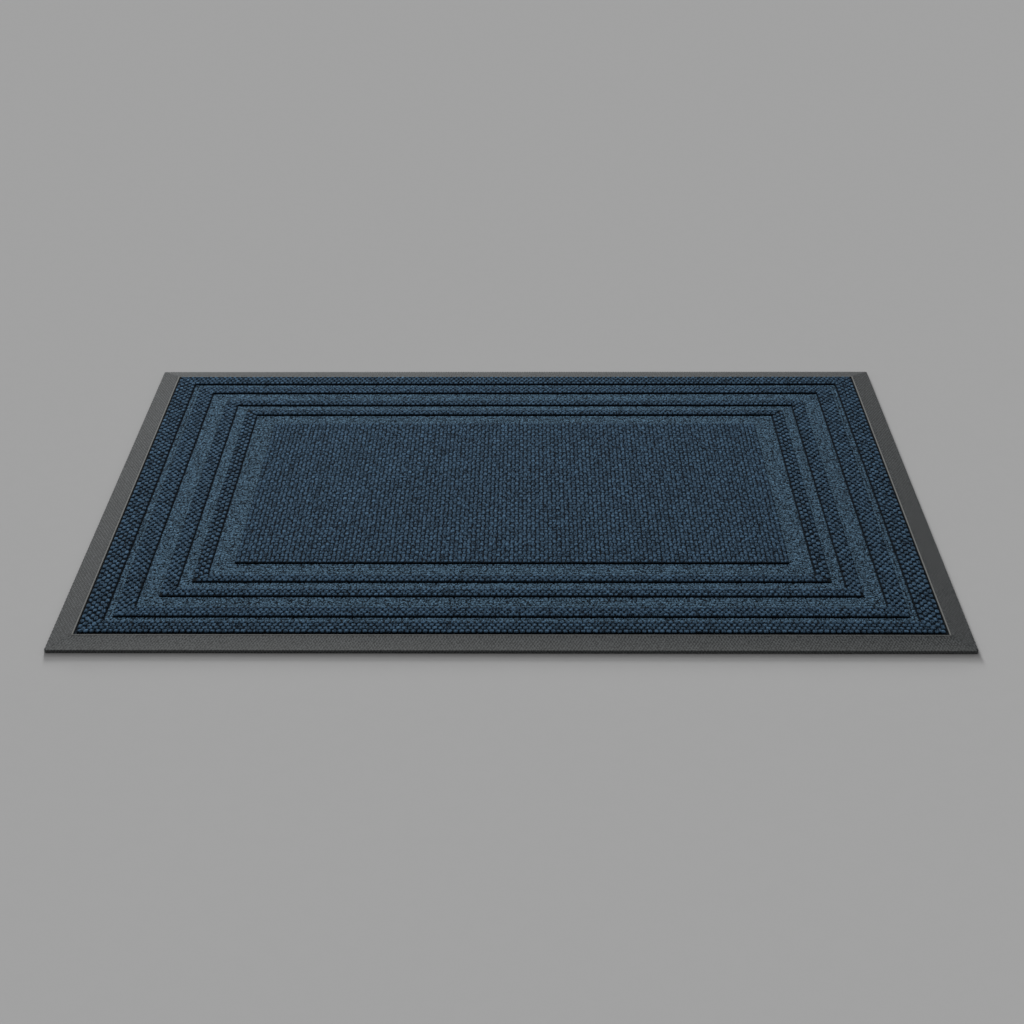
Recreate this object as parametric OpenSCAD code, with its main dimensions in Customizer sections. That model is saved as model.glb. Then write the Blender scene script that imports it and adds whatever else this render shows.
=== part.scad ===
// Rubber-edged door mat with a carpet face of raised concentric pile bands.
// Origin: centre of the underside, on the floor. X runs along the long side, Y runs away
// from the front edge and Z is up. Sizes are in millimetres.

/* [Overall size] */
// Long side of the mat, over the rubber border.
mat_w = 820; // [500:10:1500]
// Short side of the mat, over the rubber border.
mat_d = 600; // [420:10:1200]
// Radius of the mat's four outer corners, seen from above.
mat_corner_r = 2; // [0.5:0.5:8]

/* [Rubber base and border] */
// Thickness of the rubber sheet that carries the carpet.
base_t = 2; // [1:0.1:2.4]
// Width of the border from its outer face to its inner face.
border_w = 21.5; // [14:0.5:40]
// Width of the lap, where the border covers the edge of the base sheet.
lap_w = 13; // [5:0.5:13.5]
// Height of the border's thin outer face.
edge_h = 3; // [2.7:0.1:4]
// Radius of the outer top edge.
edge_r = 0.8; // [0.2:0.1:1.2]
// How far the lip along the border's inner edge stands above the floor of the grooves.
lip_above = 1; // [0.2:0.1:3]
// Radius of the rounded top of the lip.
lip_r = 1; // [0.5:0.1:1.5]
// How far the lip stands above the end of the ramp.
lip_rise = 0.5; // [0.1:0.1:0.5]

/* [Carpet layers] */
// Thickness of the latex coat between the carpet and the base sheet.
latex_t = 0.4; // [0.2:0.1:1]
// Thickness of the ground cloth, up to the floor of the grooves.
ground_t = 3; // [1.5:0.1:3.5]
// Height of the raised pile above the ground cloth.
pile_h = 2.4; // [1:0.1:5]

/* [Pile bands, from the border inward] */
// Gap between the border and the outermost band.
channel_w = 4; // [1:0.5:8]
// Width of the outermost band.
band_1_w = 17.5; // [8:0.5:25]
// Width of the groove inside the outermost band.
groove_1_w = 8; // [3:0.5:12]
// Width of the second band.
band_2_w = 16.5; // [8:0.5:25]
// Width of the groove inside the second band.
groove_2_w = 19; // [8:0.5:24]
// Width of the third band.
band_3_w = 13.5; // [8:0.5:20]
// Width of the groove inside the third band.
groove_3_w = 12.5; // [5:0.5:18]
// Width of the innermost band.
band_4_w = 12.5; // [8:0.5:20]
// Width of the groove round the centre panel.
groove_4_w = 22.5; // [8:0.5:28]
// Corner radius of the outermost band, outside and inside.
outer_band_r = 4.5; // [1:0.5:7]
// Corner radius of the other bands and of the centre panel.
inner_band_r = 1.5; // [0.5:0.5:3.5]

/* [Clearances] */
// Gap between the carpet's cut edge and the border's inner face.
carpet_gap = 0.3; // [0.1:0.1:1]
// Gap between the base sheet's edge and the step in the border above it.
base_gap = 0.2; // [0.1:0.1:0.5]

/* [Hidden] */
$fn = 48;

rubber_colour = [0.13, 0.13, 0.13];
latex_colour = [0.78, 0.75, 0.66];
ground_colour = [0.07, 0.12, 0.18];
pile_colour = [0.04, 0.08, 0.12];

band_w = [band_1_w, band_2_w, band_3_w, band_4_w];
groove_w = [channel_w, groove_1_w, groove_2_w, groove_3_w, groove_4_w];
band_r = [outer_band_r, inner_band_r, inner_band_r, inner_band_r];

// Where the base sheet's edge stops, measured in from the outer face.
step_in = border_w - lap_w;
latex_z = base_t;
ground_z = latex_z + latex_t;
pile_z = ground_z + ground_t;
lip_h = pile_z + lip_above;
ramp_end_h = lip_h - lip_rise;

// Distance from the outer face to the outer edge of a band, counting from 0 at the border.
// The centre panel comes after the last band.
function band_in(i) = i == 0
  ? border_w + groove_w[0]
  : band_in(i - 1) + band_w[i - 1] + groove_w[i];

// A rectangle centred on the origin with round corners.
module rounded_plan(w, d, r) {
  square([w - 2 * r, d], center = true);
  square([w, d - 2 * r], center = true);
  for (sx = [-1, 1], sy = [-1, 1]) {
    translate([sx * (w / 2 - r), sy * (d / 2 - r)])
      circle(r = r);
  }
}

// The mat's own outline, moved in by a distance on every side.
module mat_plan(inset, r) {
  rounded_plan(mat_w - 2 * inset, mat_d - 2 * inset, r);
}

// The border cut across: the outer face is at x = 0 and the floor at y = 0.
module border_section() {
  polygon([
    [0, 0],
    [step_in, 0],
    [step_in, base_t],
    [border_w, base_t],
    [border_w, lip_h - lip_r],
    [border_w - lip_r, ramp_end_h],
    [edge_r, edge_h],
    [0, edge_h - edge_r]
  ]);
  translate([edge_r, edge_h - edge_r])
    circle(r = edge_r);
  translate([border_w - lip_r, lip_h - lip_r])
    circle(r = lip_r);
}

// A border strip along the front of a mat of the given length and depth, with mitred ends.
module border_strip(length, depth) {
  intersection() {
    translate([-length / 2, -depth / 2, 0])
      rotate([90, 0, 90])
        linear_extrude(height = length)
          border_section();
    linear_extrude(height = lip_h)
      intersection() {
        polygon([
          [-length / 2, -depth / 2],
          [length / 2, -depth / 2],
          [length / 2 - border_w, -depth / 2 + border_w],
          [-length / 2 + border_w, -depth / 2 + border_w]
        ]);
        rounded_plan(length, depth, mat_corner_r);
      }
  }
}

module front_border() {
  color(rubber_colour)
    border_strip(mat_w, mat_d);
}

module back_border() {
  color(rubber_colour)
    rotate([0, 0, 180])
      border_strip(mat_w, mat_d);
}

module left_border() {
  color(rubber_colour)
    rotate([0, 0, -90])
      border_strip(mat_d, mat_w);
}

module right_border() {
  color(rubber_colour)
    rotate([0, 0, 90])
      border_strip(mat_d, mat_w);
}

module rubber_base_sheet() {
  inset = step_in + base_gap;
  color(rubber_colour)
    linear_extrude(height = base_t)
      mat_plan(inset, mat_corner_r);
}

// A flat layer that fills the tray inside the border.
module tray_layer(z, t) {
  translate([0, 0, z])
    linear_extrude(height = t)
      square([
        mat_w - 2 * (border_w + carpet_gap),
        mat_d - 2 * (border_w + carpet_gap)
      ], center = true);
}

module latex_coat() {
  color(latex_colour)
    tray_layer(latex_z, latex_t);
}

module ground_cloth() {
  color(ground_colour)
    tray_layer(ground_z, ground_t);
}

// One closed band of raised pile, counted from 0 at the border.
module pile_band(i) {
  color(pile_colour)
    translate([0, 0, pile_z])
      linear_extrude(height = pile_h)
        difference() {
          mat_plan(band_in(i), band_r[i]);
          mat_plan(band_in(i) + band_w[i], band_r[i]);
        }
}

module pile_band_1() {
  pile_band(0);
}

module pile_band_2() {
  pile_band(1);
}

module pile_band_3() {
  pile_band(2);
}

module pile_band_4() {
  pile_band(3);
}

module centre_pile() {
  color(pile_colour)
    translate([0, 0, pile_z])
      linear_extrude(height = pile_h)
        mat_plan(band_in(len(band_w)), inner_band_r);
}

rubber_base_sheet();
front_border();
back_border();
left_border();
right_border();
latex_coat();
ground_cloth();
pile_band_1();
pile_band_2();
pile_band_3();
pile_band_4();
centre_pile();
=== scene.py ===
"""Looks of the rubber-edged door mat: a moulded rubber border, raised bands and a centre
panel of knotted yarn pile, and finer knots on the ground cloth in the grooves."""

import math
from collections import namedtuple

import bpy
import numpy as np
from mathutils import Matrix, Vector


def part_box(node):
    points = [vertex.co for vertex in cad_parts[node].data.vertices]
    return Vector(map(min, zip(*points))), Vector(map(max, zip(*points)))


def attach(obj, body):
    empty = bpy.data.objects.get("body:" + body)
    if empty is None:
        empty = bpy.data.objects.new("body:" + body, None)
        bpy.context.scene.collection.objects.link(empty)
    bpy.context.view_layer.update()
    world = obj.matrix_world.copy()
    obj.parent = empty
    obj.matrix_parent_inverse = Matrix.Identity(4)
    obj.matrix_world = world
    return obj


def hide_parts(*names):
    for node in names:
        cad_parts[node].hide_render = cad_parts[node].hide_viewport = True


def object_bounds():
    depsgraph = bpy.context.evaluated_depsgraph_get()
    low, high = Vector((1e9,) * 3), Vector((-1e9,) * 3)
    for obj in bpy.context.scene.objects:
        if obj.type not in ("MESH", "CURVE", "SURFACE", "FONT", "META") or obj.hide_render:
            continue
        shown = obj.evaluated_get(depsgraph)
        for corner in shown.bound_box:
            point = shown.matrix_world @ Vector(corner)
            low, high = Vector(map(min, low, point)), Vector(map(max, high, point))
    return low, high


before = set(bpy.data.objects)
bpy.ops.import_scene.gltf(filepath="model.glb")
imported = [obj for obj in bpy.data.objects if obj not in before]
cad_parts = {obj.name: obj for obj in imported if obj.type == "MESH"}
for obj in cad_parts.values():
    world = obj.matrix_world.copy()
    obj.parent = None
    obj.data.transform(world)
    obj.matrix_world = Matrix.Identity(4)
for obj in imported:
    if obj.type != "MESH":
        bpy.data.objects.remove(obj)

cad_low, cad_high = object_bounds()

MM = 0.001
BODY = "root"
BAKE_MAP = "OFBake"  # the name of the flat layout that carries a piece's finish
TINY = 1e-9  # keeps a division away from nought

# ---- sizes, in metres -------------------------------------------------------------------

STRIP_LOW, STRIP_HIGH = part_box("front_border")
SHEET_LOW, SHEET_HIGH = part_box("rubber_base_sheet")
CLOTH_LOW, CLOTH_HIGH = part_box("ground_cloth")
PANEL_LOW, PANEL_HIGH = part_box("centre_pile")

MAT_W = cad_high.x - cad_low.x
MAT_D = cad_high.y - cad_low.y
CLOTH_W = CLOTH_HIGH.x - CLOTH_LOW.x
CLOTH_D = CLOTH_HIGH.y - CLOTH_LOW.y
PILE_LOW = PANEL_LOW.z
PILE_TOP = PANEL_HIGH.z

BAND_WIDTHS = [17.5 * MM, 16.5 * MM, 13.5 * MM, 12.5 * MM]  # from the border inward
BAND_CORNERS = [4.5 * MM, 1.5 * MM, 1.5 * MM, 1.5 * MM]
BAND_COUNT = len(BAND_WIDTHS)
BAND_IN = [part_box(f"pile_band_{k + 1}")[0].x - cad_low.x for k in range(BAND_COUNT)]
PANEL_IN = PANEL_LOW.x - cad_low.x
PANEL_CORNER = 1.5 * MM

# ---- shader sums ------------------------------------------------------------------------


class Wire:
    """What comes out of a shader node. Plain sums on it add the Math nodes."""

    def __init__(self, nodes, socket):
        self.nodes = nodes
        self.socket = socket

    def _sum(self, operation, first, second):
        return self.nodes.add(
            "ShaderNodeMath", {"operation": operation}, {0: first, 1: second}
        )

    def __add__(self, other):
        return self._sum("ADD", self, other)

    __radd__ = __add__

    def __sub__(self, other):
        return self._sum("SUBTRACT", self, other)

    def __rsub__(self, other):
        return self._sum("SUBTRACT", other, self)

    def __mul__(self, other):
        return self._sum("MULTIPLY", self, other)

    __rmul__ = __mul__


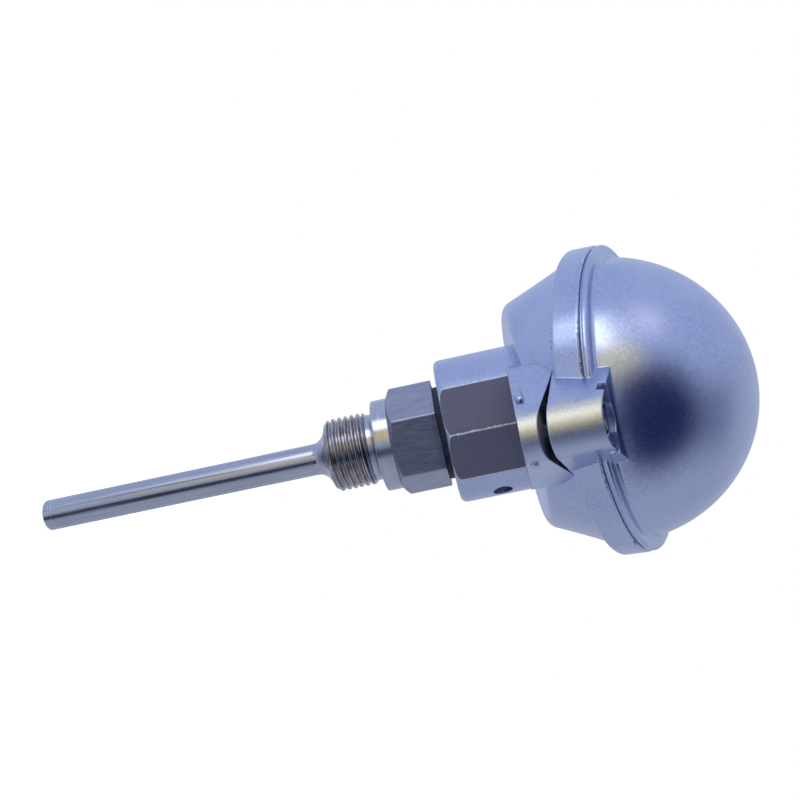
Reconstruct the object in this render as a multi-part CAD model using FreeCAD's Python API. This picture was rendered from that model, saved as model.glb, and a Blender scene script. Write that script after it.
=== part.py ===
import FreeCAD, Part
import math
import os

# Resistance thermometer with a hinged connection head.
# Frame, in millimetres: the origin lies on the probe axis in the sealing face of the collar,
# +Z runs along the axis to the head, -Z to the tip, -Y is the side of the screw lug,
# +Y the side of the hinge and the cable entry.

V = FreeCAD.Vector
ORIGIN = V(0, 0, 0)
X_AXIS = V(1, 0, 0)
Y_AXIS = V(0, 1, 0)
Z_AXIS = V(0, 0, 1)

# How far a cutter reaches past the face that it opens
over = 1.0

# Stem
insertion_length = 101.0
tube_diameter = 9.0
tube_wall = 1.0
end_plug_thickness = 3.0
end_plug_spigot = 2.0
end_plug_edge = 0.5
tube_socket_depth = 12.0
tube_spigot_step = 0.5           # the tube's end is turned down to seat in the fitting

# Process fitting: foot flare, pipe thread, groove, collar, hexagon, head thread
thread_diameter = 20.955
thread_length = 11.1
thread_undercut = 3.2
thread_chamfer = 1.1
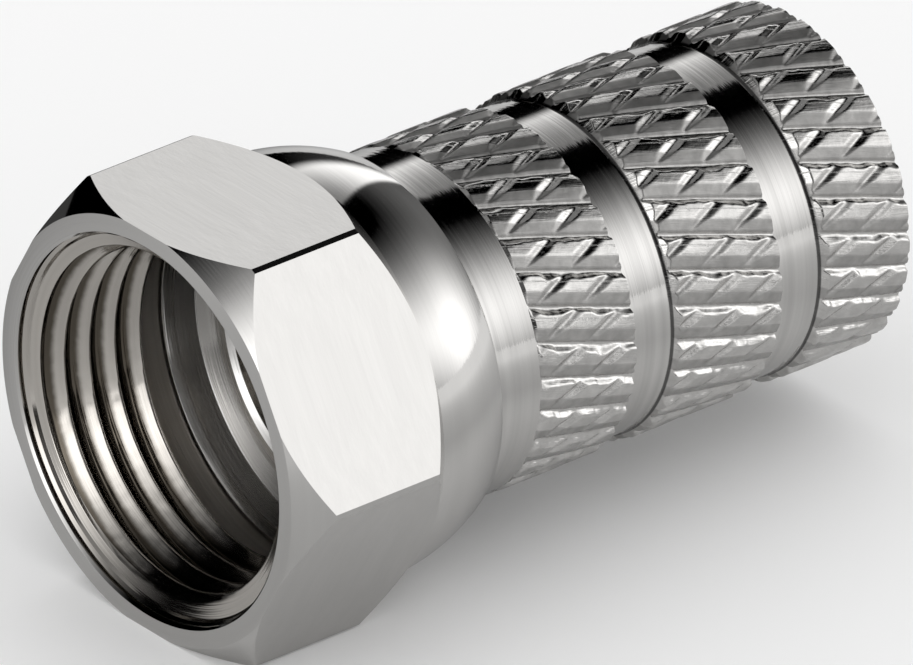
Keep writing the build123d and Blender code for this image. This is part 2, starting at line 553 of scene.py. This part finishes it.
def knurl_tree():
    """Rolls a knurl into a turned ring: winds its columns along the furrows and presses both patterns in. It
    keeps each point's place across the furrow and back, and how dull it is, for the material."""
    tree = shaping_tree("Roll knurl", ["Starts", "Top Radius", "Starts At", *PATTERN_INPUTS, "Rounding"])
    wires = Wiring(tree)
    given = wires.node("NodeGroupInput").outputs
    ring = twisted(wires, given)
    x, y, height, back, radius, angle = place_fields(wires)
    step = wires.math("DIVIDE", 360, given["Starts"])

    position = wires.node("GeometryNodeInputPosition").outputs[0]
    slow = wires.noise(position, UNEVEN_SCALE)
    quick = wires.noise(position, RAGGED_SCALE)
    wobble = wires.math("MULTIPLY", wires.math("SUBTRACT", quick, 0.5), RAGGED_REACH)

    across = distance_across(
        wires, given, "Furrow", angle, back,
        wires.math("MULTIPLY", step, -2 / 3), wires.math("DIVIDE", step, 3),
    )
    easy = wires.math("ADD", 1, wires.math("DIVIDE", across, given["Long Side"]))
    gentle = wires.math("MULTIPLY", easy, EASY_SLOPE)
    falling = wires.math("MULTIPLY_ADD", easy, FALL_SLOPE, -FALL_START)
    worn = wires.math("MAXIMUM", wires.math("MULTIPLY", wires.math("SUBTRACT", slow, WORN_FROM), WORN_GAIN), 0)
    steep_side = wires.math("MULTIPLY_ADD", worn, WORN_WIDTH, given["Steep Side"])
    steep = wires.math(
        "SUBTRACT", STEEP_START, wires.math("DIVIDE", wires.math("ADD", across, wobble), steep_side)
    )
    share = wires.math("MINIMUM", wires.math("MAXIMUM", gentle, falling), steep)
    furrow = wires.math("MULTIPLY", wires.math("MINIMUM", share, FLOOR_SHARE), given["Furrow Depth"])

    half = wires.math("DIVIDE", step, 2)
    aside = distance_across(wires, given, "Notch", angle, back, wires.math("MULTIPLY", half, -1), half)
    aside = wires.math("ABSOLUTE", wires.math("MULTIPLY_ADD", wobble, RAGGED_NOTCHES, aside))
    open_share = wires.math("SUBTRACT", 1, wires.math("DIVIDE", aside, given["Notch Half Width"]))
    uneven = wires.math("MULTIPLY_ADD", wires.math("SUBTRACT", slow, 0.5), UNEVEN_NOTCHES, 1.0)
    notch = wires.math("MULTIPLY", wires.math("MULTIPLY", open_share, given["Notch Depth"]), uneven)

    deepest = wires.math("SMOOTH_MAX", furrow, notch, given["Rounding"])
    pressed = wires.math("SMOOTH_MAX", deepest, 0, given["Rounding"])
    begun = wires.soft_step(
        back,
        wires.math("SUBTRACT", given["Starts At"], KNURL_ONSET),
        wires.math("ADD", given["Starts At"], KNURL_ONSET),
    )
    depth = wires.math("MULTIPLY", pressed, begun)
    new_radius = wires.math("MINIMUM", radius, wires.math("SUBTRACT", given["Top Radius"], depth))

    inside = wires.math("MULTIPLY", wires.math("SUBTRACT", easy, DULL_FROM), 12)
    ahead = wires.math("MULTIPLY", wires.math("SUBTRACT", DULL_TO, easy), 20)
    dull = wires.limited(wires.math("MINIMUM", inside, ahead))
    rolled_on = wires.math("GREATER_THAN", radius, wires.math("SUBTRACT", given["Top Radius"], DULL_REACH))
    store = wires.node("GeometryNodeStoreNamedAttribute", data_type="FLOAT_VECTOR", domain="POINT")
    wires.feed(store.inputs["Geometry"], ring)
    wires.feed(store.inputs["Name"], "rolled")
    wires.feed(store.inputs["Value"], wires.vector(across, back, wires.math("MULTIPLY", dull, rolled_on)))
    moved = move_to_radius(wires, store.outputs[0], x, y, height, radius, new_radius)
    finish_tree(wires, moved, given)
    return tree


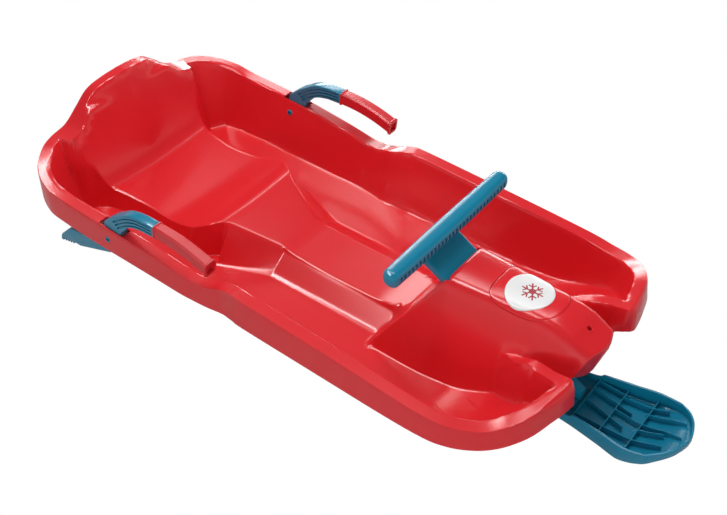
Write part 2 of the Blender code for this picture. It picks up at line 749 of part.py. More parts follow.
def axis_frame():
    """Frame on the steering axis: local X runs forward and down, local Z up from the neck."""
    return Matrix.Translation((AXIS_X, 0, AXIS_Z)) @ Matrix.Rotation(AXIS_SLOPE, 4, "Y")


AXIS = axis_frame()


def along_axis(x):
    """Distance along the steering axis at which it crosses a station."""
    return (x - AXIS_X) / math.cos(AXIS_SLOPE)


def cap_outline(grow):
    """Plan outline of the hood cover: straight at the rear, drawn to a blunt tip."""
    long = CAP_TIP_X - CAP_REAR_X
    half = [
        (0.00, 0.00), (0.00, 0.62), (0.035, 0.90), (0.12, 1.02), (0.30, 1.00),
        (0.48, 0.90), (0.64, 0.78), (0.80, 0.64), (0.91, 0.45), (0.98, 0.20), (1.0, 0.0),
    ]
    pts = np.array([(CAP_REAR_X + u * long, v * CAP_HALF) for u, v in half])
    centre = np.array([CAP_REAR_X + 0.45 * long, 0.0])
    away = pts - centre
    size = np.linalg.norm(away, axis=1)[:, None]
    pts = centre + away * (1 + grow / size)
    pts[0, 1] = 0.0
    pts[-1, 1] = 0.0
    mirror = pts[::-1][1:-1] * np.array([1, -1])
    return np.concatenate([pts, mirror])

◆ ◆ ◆

▶ Written request: Provide an exact reproduction of only those lines that start at the line containing "inside the border." and end at the line containing "cad_parts[node].hide_render = cad_parts[node].hide_viewport", inclusive.

▶ Output for this exercise:
// A flat layer that fills the tray inside the border.
module tray_layer(z, t) {
  translate([0, 0, z])
    linear_extrude(height = t)
      square([
        mat_w - 2 * (border_w + carpet_gap),
        mat_d - 2 * (border_w + carpet_gap)
      ], center = true);
}

module latex_coat() {
  color(latex_colour)
    tray_layer(latex_z, latex_t);
}

module ground_cloth() {
  color(ground_colour)
    tray_layer(ground_z, ground_t);
}

// One closed band of raised pile, counted from 0 at the border.
module pile_band(i) {
  color(pile_colour)
    translate([0, 0, pile_z])
      linear_extrude(height = pile_h)
        difference() {
          mat_plan(band_in(i), band_r[i]);
          mat_plan(band_in(i) + band_w[i], band_r[i]);
        }
}

module pile_band_1() {
  pile_band(0);
}

module pile_band_2() {
  pile_band(1);
}

module pile_band_3() {
  pile_band(2);
}

module pile_band_4() {
  pile_band(3);
}

module centre_pile() {
  color(pile_colour)
    translate([0, 0, pile_z])
      linear_extrude(height = pile_h)
        mat_plan(band_in(len(band_w)), inner_band_r);
}

rubber_base_sheet();
front_border();
back_border();
left_border();
right_border();
latex_coat();
ground_cloth();
pile_band_1();
pile_band_2();
pile_band_3();
pile_band_4();
centre_pile();
=== scene.py ===
"""Looks of the rubber-edged door mat: a moulded rubber border, raised bands and a centre
panel of knotted yarn pile, and finer knots on the ground cloth in the grooves."""

import math
from collections import namedtuple

import bpy
import numpy as np
from mathutils import Matrix, Vector


def part_box(node):
    points = [vertex.co for vertex in cad_parts[node].data.vertices]
    return Vector(map(min, zip(*points))), Vector(map(max, zip(*points)))


def attach(obj, body):
    empty = bpy.data.objects.get("body:" + body)
    if empty is None:
        empty = bpy.data.objects.new("body:" + body, None)
        bpy.context.scene.collection.objects.link(empty)
    bpy.context.view_layer.update()
    world = obj.matrix_world.copy()
    obj.parent = empty
    obj.matrix_parent_inverse = Matrix.Identity(4)
    obj.matrix_world = world
    return obj


def hide_parts(*names):
    for node in names:
        cad_parts[node].hide_render = cad_parts[node].hide_viewport = True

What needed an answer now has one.